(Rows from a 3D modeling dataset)
▼
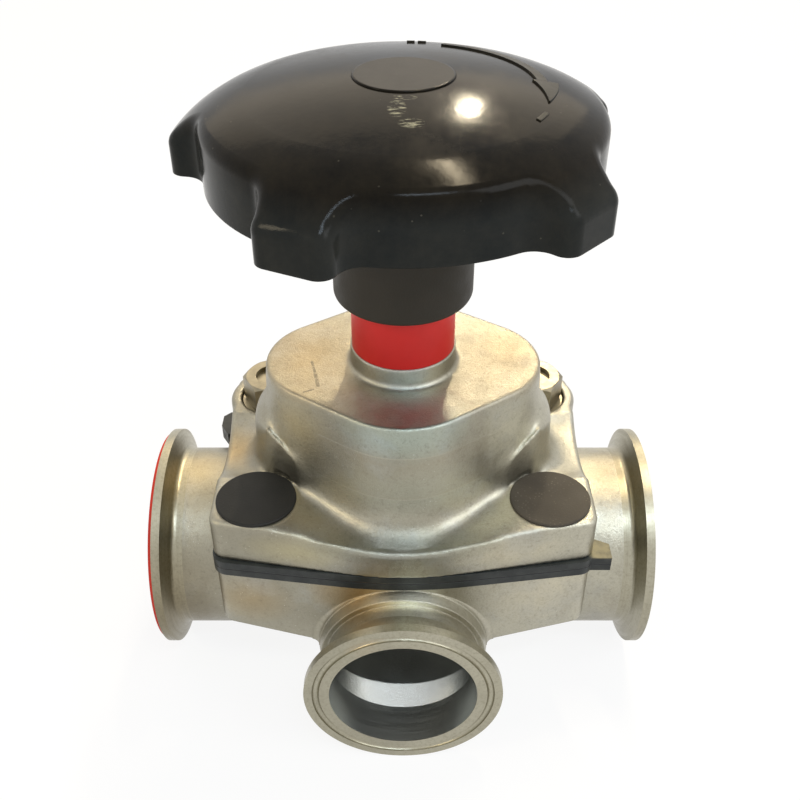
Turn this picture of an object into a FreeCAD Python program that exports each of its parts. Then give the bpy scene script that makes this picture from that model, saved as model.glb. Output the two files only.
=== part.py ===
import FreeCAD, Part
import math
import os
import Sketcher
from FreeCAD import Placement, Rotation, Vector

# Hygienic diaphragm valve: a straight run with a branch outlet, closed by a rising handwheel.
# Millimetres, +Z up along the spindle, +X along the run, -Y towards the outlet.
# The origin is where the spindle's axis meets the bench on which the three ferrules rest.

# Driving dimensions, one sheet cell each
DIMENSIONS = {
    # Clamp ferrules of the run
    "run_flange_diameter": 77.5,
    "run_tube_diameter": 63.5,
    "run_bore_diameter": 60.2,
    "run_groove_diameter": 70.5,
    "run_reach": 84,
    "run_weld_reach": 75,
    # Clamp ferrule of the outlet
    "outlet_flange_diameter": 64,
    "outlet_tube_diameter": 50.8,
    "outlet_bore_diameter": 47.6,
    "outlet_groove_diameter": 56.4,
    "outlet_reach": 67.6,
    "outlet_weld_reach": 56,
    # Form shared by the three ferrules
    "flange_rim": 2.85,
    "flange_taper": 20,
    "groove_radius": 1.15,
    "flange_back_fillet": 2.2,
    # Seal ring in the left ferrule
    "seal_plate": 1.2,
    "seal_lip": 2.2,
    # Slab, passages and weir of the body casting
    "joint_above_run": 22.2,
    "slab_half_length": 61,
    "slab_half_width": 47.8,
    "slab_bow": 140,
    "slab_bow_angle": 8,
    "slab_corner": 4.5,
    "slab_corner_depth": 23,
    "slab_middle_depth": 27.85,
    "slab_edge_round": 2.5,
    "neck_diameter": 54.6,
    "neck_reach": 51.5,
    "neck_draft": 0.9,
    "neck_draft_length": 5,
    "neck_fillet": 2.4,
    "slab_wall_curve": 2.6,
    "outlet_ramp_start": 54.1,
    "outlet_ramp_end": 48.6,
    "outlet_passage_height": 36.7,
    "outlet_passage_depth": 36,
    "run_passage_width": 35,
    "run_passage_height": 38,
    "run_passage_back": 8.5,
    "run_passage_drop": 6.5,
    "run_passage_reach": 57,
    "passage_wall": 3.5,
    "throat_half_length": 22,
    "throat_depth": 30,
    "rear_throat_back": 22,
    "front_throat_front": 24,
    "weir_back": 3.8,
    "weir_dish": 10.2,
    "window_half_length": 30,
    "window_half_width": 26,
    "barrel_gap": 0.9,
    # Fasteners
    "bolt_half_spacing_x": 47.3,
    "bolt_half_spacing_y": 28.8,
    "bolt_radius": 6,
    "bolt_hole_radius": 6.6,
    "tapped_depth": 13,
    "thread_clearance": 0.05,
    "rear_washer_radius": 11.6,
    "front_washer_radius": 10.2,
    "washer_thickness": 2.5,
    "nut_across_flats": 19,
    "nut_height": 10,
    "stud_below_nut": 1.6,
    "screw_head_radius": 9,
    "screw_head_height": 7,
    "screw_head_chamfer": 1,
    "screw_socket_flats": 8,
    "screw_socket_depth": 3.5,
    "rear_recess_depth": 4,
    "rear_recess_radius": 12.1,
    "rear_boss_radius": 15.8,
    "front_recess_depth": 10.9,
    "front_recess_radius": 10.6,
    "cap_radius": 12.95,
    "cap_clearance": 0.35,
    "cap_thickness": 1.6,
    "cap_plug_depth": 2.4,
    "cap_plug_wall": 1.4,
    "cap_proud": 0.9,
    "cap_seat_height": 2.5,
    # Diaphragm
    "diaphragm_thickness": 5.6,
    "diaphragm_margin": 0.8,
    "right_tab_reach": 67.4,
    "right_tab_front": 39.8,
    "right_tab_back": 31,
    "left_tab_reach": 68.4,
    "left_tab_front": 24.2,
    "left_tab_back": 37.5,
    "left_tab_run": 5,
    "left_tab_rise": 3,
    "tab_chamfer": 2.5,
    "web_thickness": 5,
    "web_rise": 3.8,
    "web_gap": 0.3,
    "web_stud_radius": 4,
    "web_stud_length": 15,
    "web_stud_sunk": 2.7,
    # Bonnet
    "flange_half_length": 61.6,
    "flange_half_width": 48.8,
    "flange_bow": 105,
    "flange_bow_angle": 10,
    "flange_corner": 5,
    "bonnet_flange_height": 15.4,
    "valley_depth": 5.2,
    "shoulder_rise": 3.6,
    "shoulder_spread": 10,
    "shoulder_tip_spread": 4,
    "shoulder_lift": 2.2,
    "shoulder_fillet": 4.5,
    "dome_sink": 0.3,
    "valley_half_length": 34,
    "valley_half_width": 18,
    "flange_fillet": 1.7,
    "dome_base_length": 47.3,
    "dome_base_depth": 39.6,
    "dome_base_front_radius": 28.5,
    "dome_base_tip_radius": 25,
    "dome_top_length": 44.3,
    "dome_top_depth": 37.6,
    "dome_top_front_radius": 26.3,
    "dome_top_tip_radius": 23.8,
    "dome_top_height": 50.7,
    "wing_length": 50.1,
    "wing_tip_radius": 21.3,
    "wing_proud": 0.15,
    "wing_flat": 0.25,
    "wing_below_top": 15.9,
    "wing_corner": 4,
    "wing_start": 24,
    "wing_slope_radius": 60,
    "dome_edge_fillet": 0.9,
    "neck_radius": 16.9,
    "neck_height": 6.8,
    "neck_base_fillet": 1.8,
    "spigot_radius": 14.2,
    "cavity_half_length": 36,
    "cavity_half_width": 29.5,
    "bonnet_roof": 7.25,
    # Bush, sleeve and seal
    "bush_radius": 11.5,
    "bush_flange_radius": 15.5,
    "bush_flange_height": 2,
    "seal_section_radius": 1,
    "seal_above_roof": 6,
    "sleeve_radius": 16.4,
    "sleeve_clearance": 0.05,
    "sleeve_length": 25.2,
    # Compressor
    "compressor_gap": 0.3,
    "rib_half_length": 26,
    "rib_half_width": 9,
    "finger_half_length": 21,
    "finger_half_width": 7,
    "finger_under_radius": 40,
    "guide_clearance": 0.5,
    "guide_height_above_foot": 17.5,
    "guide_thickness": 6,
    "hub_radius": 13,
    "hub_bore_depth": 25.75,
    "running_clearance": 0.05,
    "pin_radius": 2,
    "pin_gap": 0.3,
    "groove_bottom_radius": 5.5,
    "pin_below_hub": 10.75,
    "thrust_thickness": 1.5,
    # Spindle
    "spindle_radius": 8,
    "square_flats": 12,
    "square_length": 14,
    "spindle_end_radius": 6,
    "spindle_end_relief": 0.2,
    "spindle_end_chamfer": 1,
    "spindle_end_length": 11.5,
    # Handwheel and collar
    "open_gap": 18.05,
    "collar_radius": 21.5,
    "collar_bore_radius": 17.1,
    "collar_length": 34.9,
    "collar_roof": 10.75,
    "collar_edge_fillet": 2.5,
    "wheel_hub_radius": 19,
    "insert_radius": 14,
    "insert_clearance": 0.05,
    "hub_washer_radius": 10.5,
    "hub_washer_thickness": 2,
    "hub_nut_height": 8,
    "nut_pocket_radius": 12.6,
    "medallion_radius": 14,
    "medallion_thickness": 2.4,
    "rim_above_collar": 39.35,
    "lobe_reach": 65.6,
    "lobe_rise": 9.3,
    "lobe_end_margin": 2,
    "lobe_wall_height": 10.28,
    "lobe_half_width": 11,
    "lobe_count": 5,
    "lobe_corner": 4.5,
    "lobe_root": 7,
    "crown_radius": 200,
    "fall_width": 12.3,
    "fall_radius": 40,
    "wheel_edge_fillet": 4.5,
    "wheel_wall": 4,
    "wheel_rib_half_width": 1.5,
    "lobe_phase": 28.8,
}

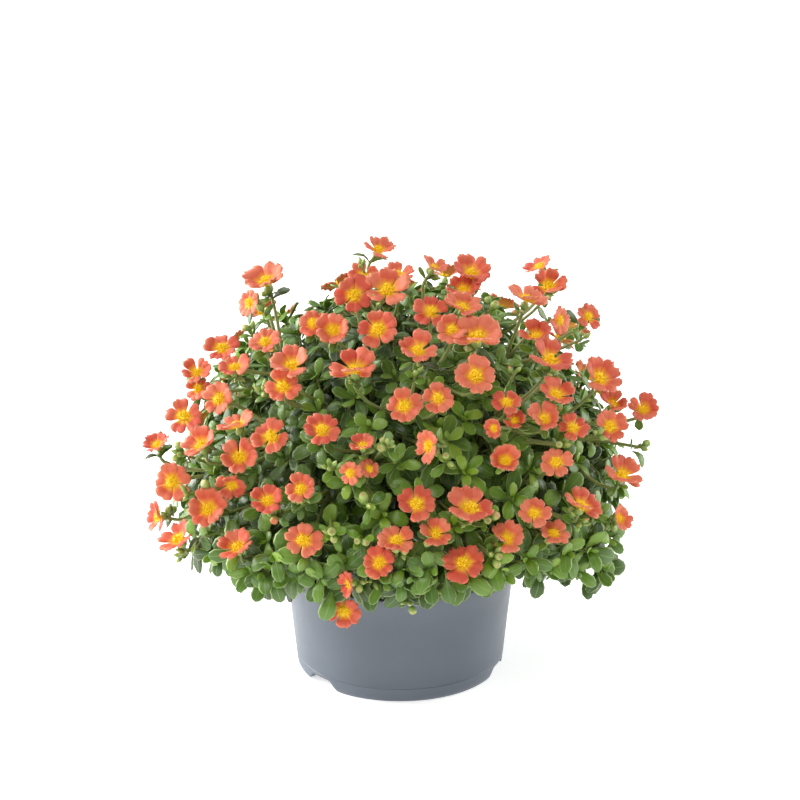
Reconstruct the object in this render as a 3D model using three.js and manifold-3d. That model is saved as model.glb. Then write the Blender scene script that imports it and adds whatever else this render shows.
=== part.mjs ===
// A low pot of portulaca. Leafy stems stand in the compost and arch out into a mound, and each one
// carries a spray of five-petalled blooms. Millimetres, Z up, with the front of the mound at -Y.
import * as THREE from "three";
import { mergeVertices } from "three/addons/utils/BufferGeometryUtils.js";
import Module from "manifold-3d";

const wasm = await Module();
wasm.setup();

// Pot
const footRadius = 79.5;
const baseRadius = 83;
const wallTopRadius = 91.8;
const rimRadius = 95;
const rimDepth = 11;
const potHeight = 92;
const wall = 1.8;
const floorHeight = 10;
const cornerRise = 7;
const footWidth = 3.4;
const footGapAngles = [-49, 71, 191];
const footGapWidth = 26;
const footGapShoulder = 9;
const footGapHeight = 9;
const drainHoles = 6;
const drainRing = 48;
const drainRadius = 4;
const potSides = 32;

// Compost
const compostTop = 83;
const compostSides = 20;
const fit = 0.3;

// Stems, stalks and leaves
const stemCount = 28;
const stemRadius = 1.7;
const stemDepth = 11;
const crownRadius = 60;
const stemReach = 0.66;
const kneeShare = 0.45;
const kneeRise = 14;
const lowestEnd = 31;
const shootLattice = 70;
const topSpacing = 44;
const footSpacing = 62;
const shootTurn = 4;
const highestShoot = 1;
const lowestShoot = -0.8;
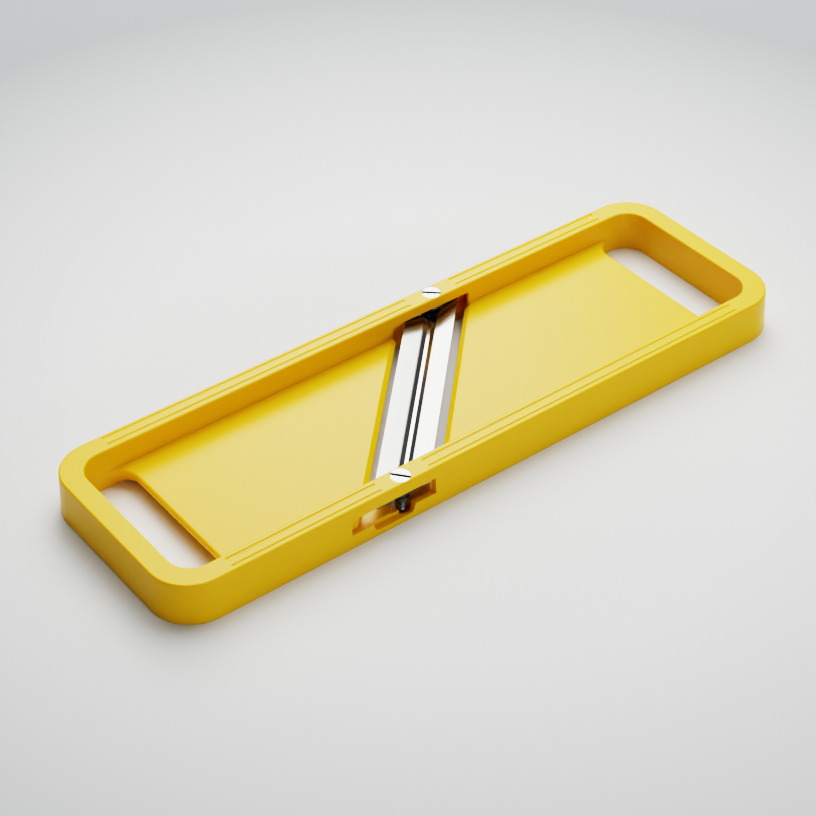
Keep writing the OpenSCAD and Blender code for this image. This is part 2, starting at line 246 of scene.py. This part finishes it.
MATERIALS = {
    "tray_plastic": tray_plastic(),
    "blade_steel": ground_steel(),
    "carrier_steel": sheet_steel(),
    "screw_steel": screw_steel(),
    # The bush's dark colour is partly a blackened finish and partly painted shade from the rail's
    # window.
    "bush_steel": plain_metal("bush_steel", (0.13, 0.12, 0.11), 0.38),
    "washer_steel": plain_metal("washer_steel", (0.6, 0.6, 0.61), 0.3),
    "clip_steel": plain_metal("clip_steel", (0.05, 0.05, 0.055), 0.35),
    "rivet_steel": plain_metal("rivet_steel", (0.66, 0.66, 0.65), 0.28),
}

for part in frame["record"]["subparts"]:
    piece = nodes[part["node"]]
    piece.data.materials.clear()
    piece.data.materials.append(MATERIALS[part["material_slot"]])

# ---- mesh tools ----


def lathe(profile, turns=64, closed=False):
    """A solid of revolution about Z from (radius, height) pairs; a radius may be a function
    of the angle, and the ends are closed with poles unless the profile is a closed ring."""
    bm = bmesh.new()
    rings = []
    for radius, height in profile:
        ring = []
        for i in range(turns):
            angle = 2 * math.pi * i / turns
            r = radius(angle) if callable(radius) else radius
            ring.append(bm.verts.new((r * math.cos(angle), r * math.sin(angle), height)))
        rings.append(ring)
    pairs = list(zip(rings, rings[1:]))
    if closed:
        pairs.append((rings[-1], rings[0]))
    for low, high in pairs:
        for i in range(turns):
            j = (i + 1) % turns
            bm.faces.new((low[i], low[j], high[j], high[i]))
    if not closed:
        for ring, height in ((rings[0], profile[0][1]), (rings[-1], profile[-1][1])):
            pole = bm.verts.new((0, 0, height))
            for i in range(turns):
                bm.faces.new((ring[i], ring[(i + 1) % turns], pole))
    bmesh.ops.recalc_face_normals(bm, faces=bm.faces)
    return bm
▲
■ Work instructions
Print exactly, and only, the lines beginning at the top of the listing and ending at the line with "# The origin".

■ Answer in full
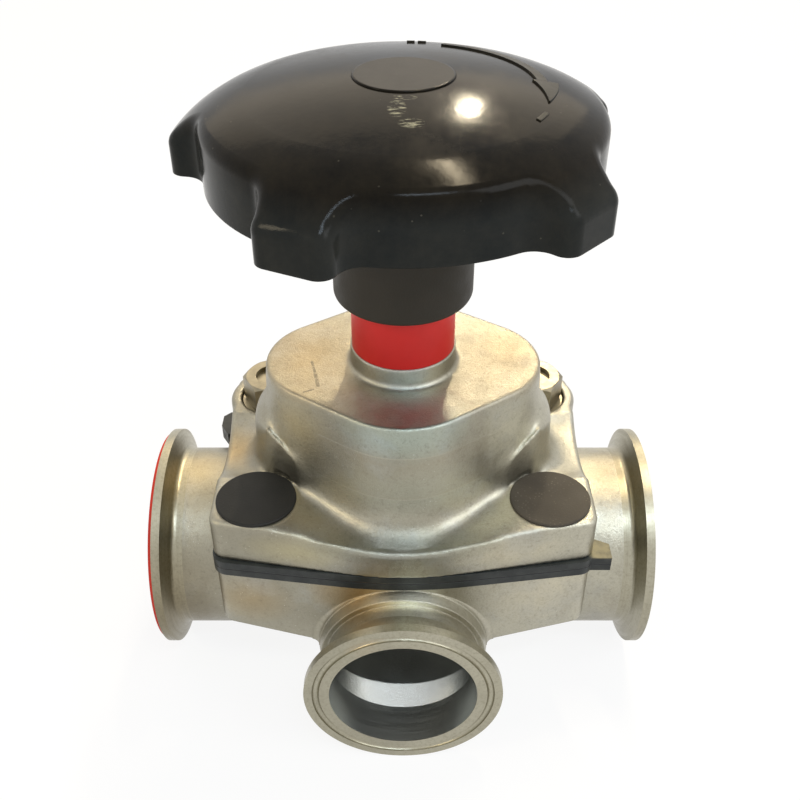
Turn this picture of an object into a FreeCAD Python program that exports each of its parts. Then give the bpy scene script that makes this picture from that model, saved as model.glb. Output the two files only.
=== part.py ===
import FreeCAD, Part
import math
import os
import Sketcher
from FreeCAD import Placement, Rotation, Vector

# Hygienic diaphragm valve: a straight run with a branch outlet, closed by a rising handwheel.
# Millimetres, +Z up along the spindle, +X along the run, -Y towards the outlet.
# The origin is where the spindle's axis meets the bench on which the three ferrules rest.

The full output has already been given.